VIRGINIA. In a surprise, former Governor and former Republican National Chair Jim Gilmore was barely able to win the GOP nomination for the open US Senate seat at Saturday's state convention. Party leaders had picked the convention format -- over a primary -- to help Gilmore avoid a challenge from centrist Congressman Tom Davis, as Virginia GOP conventions are routinely dominated by Religious Right activists. State Delegate Bob Marshall challenged Gilmore for the nomination, arguing the pro-life Gilmore was insufficiently conservative on abortion and immigration issues. The convention vote: Gilmore - 5,222, Marshall - 5,167. Polling shows Gilmore trailing former Governor Mark Warner (D) by double-digit margins. The most recent financial reports show Warner with a cash-on-hand of $5.2 million versus just $205,000 for Gilmore. Race rating: DEM Favored.

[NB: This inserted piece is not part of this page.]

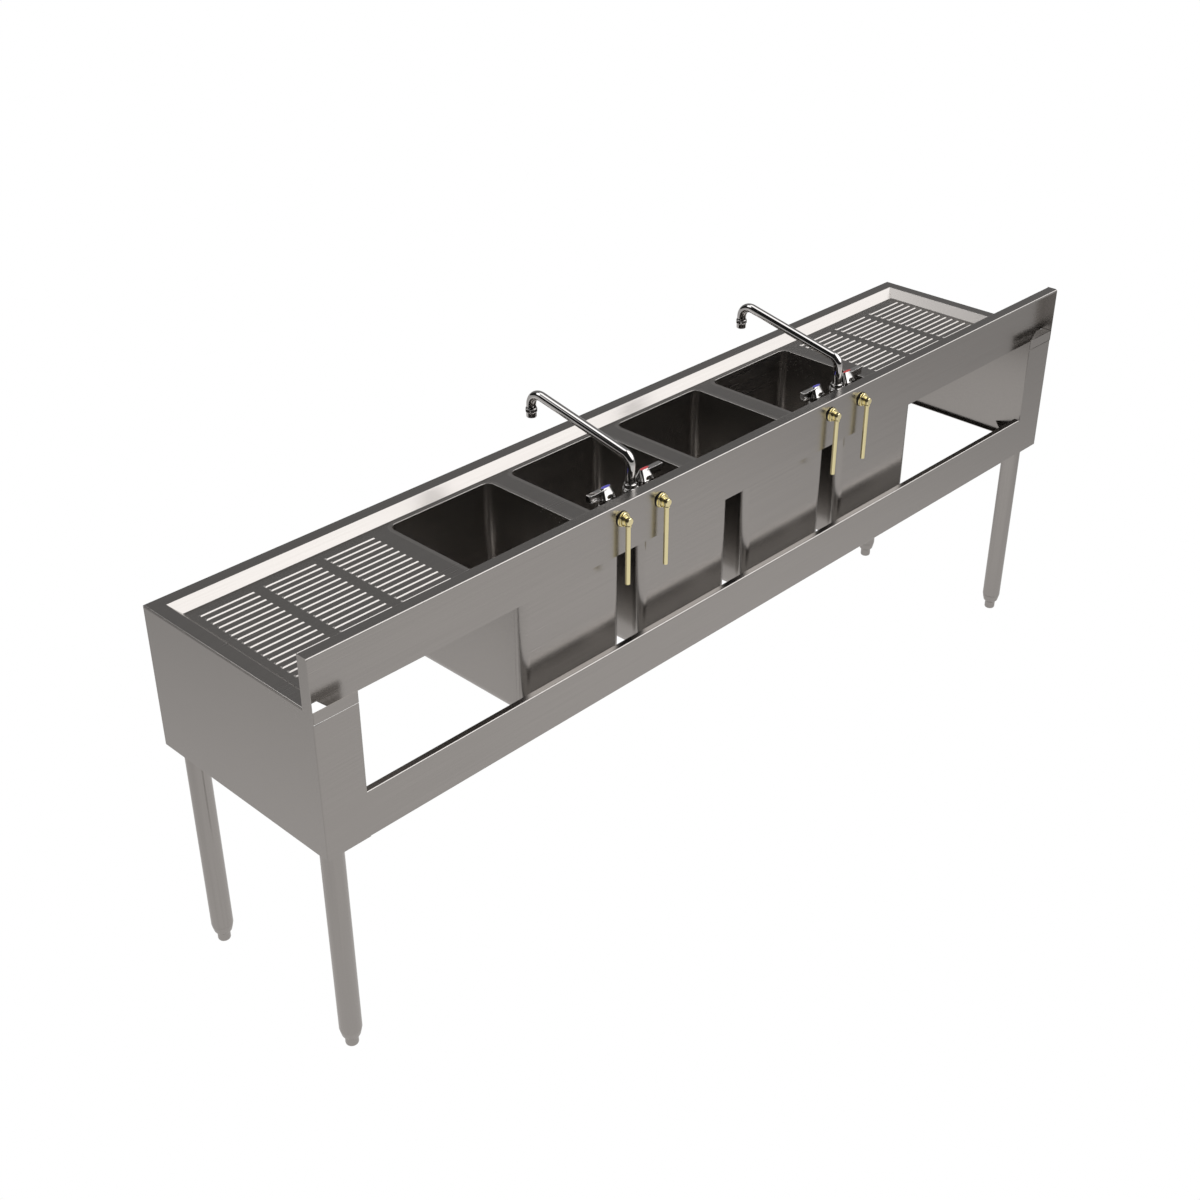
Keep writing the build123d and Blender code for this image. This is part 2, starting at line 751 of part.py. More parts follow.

WYOMING. Primary candidate filing closed in Wyoming on Friday. US Senator Mike Enzi (R) and interim US Senator John Barrasso (R) both face opposition, but each appear safe for November. The lone competitive race in November will be the race to replace retiring Congresswoman Barbara Cubin (R). The incumbent barely won re-election two years ago by just over 1,000 votes against businessman Gary Trauner (D). Trauner is unopposed for the Dem nod this year. By contrast, four Republicans are competing in the August 19 primary. Former State Treasurer Cynthia Lummis is expected to win the GOP contest. House race rating: Leans GOP.